To reduce unnecessary ED utilization, office staff can use a data analytics platform to run reports targeting frequent ED patients. From there, they can educate this group of patients on after-hours protocol and resources to suggest alternatives to an emergency room visit, from telehealth services to lists of urgent vs. non-urgent symptoms. This is also a great chance to encourage support staff to assess their internal office hours protocol and patient communication.

If a clinic isn’t providing materials in Spanish, for example, but noticing a high proportion of Spanish-speaking patients visiting the ED, providing dual-language messaging could be an easy solution that lowers unnecessary usage. Providers can speak to patients that are frequently visiting the ED in an attempt to mitigate those symptoms with more consistent treatment, or screen for possible causes.

High-risk cohorts

Healthcare administrators can help providers identify high-risk patients and then encourage them to proactively address these risk gaps. Providers with a large volume of high-risk patients might be good candidates for education on proper documentation and coding.
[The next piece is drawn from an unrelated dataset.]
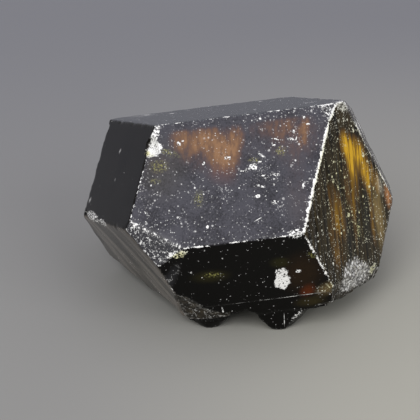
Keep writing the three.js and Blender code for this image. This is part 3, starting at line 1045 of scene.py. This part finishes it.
class GarnetSettings(bpy.types.PropertyGroup):
    """Sizes and colours of the crystal."""

    cell: FloatProperty(
        name="Cell", description="Size of the surface's cells", default=0.147 * MM, unit="LENGTH",
        precision=5)
    edge_rounding: FloatProperty(
        name="Edge rounding", description="How softly the faces meet", default=0.035 * MM,
        unit="LENGTH", precision=5)
    body_colour: FloatVectorProperty(
        name="Body", description="Black body of the crystal", default=(0.002, 0.0018, 0.0015),
        subtype="COLOR")
    # Haze: fine scratches, and painted sheen standing in for the main face's reflection of the overhead light
    haze_and_sheen_colour: FloatVectorProperty(
        name="Haze", description="Finely scratched main face", default=(0.0605, 0.06, 0.0715),
        subtype="COLOR")
    # Painted reflection: the grey that the top face shows at a grazing angle, standing in for gloss
    top_reflection_colour: FloatVectorProperty(
        name="Top", description="Dusty top face", default=(0.085, 0.09, 0.103), subtype="COLOR")
    # Painted reflection: the lower left face's grey, from the floor, in stripes
    lower_left_reflection_colour: FloatVectorProperty(
        name="Lower left", description="Dull stripes of the lower left face", default=(0.168, 0.15, 0.132),
        subtype="COLOR")
    streak_colour: FloatVectorProperty(
        name="Streaks", description="Olive brown streaks of the striated face", default=(0.045, 0.034, 0.016),
        subtype="COLOR")
    yellow_colour: FloatVectorProperty(
        name="Yellow grains", description="Yellow green grains in the faces", default=(0.3, 0.29, 0.09),
        subtype="COLOR")
    yellowed_colour: FloatVectorProperty(
        name="Yellowed", description="White wear tinged yellow", default=(0.72, 0.7, 0.38), subtype="COLOR")
    bevel_colour: FloatVectorProperty(
        name="Bevels", description="Abraded small faces at the corners", default=(0.09, 0.09, 0.1),
        subtype="COLOR")
    break_colour: FloatVectorProperty(
        name="Breaks", description="Torn surface of the breaks", default=(0.018, 0.016, 0.013),
        subtype="COLOR")
    break_light_colour: FloatVectorProperty(
        name="Brown of the breaks", description="Where light comes through the breaks",
        default=(0.06, 0.048, 0.03), subtype="COLOR")
    crushed_colour: FloatVectorProperty(
        name="Crushed", description="Pale crushed grain of the breaks", default=(0.87, 0.87, 0.86),
        subtype="COLOR")
    wear_colour: FloatVectorProperty(
        name="Wear", description="White of worn edges, chips, dust and chalk", default=(0.9, 0.9, 0.88),
        subtype="COLOR")
    refraction: FloatProperty(name="Refraction", description="Index of refraction", default=1.88)
    gloss: FloatProperty(
        name="Gloss", description="Strength of the reflections", default=0.07, subtype="FACTOR")
    polish: FloatProperty(
        name="Polish", description="Roughness of the clean faces", default=0.15, subtype="FACTOR")


class StageSettings(bpy.types.PropertyGroup):
    """The camera, the floor and the light."""

    floor_colour: FloatVectorProperty(
        name="Floor", description="Plain pale floor", default=(0.385, 0.38, 0.33), subtype="COLOR")
    # Painted shade: the dim floor at the back left
    painted_shade_floor_colour: FloatVectorProperty(
        name="Far floor", description="The floor at the back left", default=(0.19, 0.193, 0.207),
        subtype="COLOR")
    lens: FloatProperty(name="Lens", description="Focal length", default=137.0, unit="CAMERA")
    key: FloatProperty(name="Key light", description="Strength of the key light", default=1.9)
    fill: FloatProperty(name="Fill light", description="Strength of the fill light", default=1.0)
    sky: FloatProperty(name="Overhead light", description="Brightness of the light from above", default=0.8)
    surround: FloatProperty(
        name="Surround", description="Brightness of the light from the sides", default=0.27)


class GARNET_OT_crystal(bpy.types.Operator):
    """Build the crystal's fine surface and its finish"""

    bl_idname = "garnet.crystal"
    bl_label = "Garnet crystal"

    def execute(self, context):
        settings = context.scene.garnet
        piece = fine_copy(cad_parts[NODE], settings.cell)
        carve_surface(piece.data, settings)
        piece.data.materials.clear()
        piece.data.materials.append(garnet_finish(settings))
        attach(piece, "root")
        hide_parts(NODE)
        return {"FINISHED"}


def sun(name, towards, strength, colour):
    """A broad soft light from a direction."""
    lamp = bpy.data.lights.new(name, "SUN")
    lamp.energy = strength
    lamp.angle = math.radians(SUN_ANGLE)
    lamp.color = colour
    light = bpy.data.objects.new(name, lamp)
    light.rotation_mode = "QUATERNION"
    light.rotation_quaternion = Vector(towards).to_track_quat("Z", "Y")
    bpy.context.scene.collection.objects.link(light)


class GARNET_OT_stage(bpy.types.Operator):
    """Build the floor, the light and the camera"""

    bl_idname = "garnet.stage"
    bl_label = "Stage"

    def execute(self, context):
        settings = context.scene.garnet_stage
        scene = context.scene
        shape = bmesh.new()
        bmesh.ops.create_circle(shape, cap_ends=True, segments=96, radius=FLOOR_RADIUS)
        bmesh.ops.translate(shape, verts=shape.verts, vec=(0, 0, -FLOOR_DROP))
        mesh = bpy.data.meshes.new("floor")
        shape.to_mesh(mesh)
        shape.free()
        floor = bpy.data.objects.new("floor", mesh)
        scene.collection.objects.link(floor)
        mesh.materials.append(floor_finish(settings))

        world = bpy.data.worlds.new("studio")
        scene.world = world
        shader = Shader(world)
        view = shader.node("ShaderNodeTexCoord").outputs["Generated"]
        height = shader.part(view, "Z")
        above = shader.rise(height, SKY_BEGINS, SKY_FULL)
        side = [settings.surround * channel for channel in SIDE_TINT]
        sky = [settings.sky * channel for channel in SKY_TINT]
        colour = shader.blend(above, side, sky)
        background = shader.node("ShaderNodeBackground", {}, {"Color": colour, "Strength": 1.0})
        output = shader.node("ShaderNodeOutputWorld")
        shader.tree.links.new(background.outputs[0], output.inputs["Surface"])

        sun("key", KEY_FROM, settings.key, KEY_TINT)
        sun("fill", FILL_FROM, settings.fill, FILL_TINT)

        camera = bpy.data.cameras.new("camera")
        camera.lens = settings.lens
        camera.sensor_width = SENSOR_WIDTH
        viewer = bpy.data.objects.new("camera", camera)
        target = GROWTH_CENTRE * MM
        place = target + VIEW_FROM * MM
        viewer.location = place
        viewer.rotation_mode = "QUATERNION"
        viewer.rotation_quaternion = (target - place).to_track_quat("-Z", "Y")
        camera.clip_start = 0.001
        camera.clip_end = 10
        scene.collection.objects.link(viewer)
        scene.camera = viewer
        scene.view_settings.view_transform = "Standard"
        return {"FINISHED"}


class GARNET_PT_panel(bpy.types.Panel):
    """The crystal's and the stage's settings"""

    bl_idname = "GARNET_PT_panel"
    bl_label = "Garnet crystal"
    bl_space_type = "VIEW_3D"
    bl_region_type = "UI"
    bl_category = "Garnet"

    def draw(self, context):
        for settings, operator in (
            (context.scene.garnet, GARNET_OT_crystal),
            (context.scene.garnet_stage, GARNET_OT_stage),
        ):
            for name in settings.__annotations__:
                self.layout.prop(settings, name)
            self.layout.operator(operator.bl_idname)


CLASSES = (GarnetSettings, StageSettings, GARNET_OT_crystal, GARNET_OT_stage, GARNET_PT_panel)


def register():
    """Adds the classes and their settings to Blender."""
    for entry in CLASSES:
        bpy.utils.register_class(entry)
    bpy.types.Scene.garnet = PointerProperty(type=GarnetSettings)
    bpy.types.Scene.garnet_stage = PointerProperty(type=StageSettings)


def unregister():
    """Takes the classes and their settings out of Blender."""
    del bpy.types.Scene.garnet_stage
    del bpy.types.Scene.garnet
    for entry in reversed(CLASSES):
        bpy.utils.unregister_class(entry)


def main():
    """Builds the crystal and the stage."""
    register()
    bpy.ops.garnet.stage()
    bpy.ops.garnet.crystal()


if __name__ == "__main__":
    main()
A high-risk patient report allows office support staff to see which patients should be called to get them on the schedule.

Panel management

In Arcadia, providers can use the Vista Panel Management dashboard for transparency into their patient populations. A bird’s-eye view of population health using healthcare dashboards provides insight into frequent issues or diagnoses that they’ve frequently failed to address.

Office staff can use Arcadia’s Patient Registry report to identify more patients who would benefit from a scheduling call, keeping them in the system, and reducing their chance of forgoing care.

Lower risk-adjusted PMPM costs by 15.3% with stronger patient-provider relationships

The numbers say it all: patient-provider relationships are a matter of life vs. death, dollars vs. cents, poor outcomes vs. excellent ones. A data analytics platform with utilization-based metrics gives you the tools you need to improve single-provider relationships in your patient populations.